### STATED GOAL
Of all the lines in the material, how many include the word "bodies"? Reply with the number alone.
___
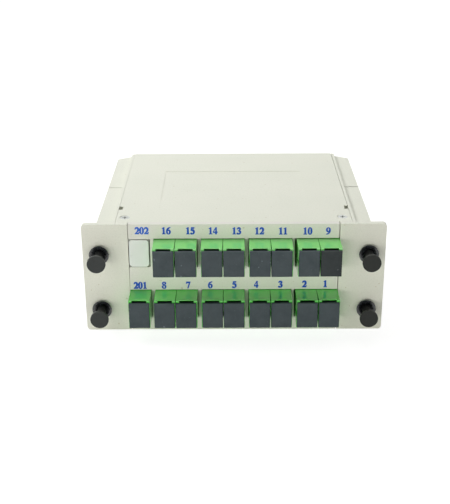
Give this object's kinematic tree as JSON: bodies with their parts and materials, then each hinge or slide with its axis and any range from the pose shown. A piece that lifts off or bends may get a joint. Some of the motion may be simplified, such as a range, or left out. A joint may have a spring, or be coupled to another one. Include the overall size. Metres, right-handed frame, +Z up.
{
  "type": "plc fibre splitter cassette",
  "caption": "Plug-in fibre splitter cassette: flat box with side guide wings, a front of capped green SC adapters in two rows, and push latches in its ears.",
  "frame": {"origin": "middle of the underside, midway between the caps' faces and the rear wall", "axes": "+X to the right seen from the front, +Y from the front towards the rear, +Z up"},
  "size_m": [0.13, 0.112, 0.05],
  "materials": {
    "housing_plastic": "fine moulded texture, warm light grey",
    "blank_plastic": "smooth white",
    "adapter_green": "glossy moulded green",
    "cap_plastic": "matte dark grey",
    "grommet_nylon": "glossy black",
    "plunger_nylon": "matte black",
    "screw_steel": "bright plated",
    "module_steel": "drawn stainless tube"
  },
  "bodies": {
    "housing": {"base_housing": "housing_plastic", "top_cover": "housing_plastic", "adapter_panel": "housing_plastic", "blank_plug": "blank_plastic", "cover_screws": "screw_steel", "splitter_module": "module_steel", "adapter_01": "adapter_green", "adapter_02": "adapter_green", "adapter_03": "adapter_green", "adapter_04": "adapter_green", "adapter_05": "adapter_green", "adapter_06": "adapter_green", "adapter_07": "adapter_green", "adapter_08": "adapter_green", "adapter_09": "adapter_green", "adapter_10": "adapter_green", "adapter_11": "adapter_green", "adapter_12": "adapter_green", "adapter_13": "adapter_green", "adapter_14": "adapter_green", "adapter_15": "adapter_green", "adapter_16": "adapter_green", "adapter_201": "adapter_green", "latch_grommet_lower_left": "grommet_nylon", "latch_grommet_lower_right": "grommet_nylon", "latch_grommet_upper_left": "grommet_nylon", "latch_grommet_upper_right": "grommet_nylon"},
    "cap_01": {"dust_cap_01": "cap_plastic"},
    "cap_02": {"dust_cap_02": "cap_plastic"},
    "cap_03": {"dust_cap_03": "cap_plastic"},
    "cap_04": {"dust_cap_04": "cap_plastic"},
    "cap_05": {"dust_cap_05": "cap_plastic"},
    "cap_06": {"dust_cap_06": "cap_plastic"},
    "cap_07": {"dust_cap_07": "cap_plastic"},
    "cap_08": {"dust_cap_08": "cap_plastic"},
    "cap_09": {"dust_cap_09": "cap_plastic"},
    "cap_10": {"dust_cap_10": "cap_plastic"},
    "cap_11": {"dust_cap_11": "cap_plastic"},
    "cap_12": {"dust_cap_12": "cap_plastic"},
    "cap_13": {"dust_cap_13": "cap_plastic"},
    "cap_14": {"dust_cap_14": "cap_plastic"},
    "cap_15": {"dust_cap_15": "cap_plastic"},
    "cap_16": {"dust_cap_16": "cap_plastic"},
    "cap_201": {"dust_cap_201": "cap_plastic"},
    "plunger_lower_left": {"latch_plunger_lower_left": "plunger_nylon"},
    "plunger_lower_right": {"latch_plunger_lower_right": "plunger_nylon"},
    "plunger_upper_left": {"latch_plunger_upper_left": "plunger_nylon"},
    "plunger_upper_right": {"latch_plunger_upper_right": "plunger_nylon"}
  },
  "joints": [
    {"name": "cap_01_pull", "type": "slide", "parent": "housing", "child": "cap_01", "axis": [0, -1, 0], "range_m": [0, 0.01]},
    {"name": "cap_02_pull", "type": "slide", "parent": "housing", "child": "cap_02", "axis": [0, -1, 0], "range_m": [0, 0.01]},
    {"name": "cap_03_pull", "type": "slide", "parent": "housing", "child": "cap_03", "axis": [0, -1, 0], "range_m": [0, 0.01]},
    {"name": "cap_04_pull", "type": "slide", "parent": "housing", "child": "cap_04", "axis": [0, -1, 0], "range_m": [0, 0.01]},
    {"name": "cap_05_pull", "type": "slide", "parent": "housing", "child": "cap_05", "axis": [0, -1, 0], "range_m": [0, 0.01]},
    {"name": "cap_06_pull", "type": "slide", "parent": "housing", "child": "cap_06", "axis": [0, -1, 0], "range_m": [0, 0.01]},
    {"name": "cap_07_pull", "type": "slide", "parent": "housing", "child": "cap_07", "axis": [0, -1, 0], "range_m": [0, 0.01]},
    {"name": "cap_08_pull", "type": "slide", "parent": "housing", "child": "cap_08", "axis": [0, -1, 0], "range_m": [0, 0.01]},
    {"name": "cap_09_pull", "type": "slide", "parent": "housing", "child": "cap_09", "axis": [0, -1, 0], "range_m": [0, 0.01]},
    {"name": "cap_10_pull", "type": "slide", "parent": "housing", "child": "cap_10", "axis": [0, -1, 0], "range_m": [0, 0.01]},
    {"name": "cap_11_pull", "type": "slide", "parent": "housing", "child": "cap_11", "axis": [0, -1, 0], "range_m": [0, 0.01]},
    {"name": "cap_12_pull", "type": "slide", "parent": "housing", "child": "cap_12", "axis": [0, -1, 0], "range_m": [0, 0.01]},
    {"name": "cap_13_pull", "type": "slide", "parent": "housing", "child": "cap_13", "axis": [0, -1, 0], "range_m": [0, 0.01]},
    {"name": "cap_14_pull", "type": "slide", "parent": "housing", "child": "cap_14", "axis": [0, -1, 0], "range_m": [0, 0.01]},
    {"name": "cap_15_pull", "type": "slide", "parent": "housing", "child": "cap_15", "axis": [0, -1, 0], "range_m": [0, 0.01]},
    {"name": "cap_16_pull", "type": "slide", "parent": "housing", "child": "cap_16", "axis": [0, -1, 0], "range_m": [0, 0.01]},
    {"name": "cap_201_pull", "type": "slide", "parent": "housing", "child": "cap_201", "axis": [0, -1, 0], "range_m": [0, 0.01]},
    {"name": "plunger_lower_left_push", "type": "slide", "parent": "housing", "child": "plunger_lower_left", "axis": [0, 1, 0], "range_m": [0, 0.008]},
    {"name": "plunger_lower_right_push", "type": "slide", "parent": "housing", "child": "plunger_lower_right", "axis": [0, 1, 0], "range_m": [0, 0.008]},
    {"name": "plunger_upper_left_push", "type": "slide", "parent": "housing", "child": "plunger_upper_left", "axis": [0, 1, 0], "range_m": [0, 0.008]},
    {"name": "plunger_upper_right_push", "type": "slide", "parent": "housing", "child": "plunger_upper_right", "axis": [0, 1, 0], "range_m": [0, 0.008]}
  ]
}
___
### COMPLETED EXERCISE
2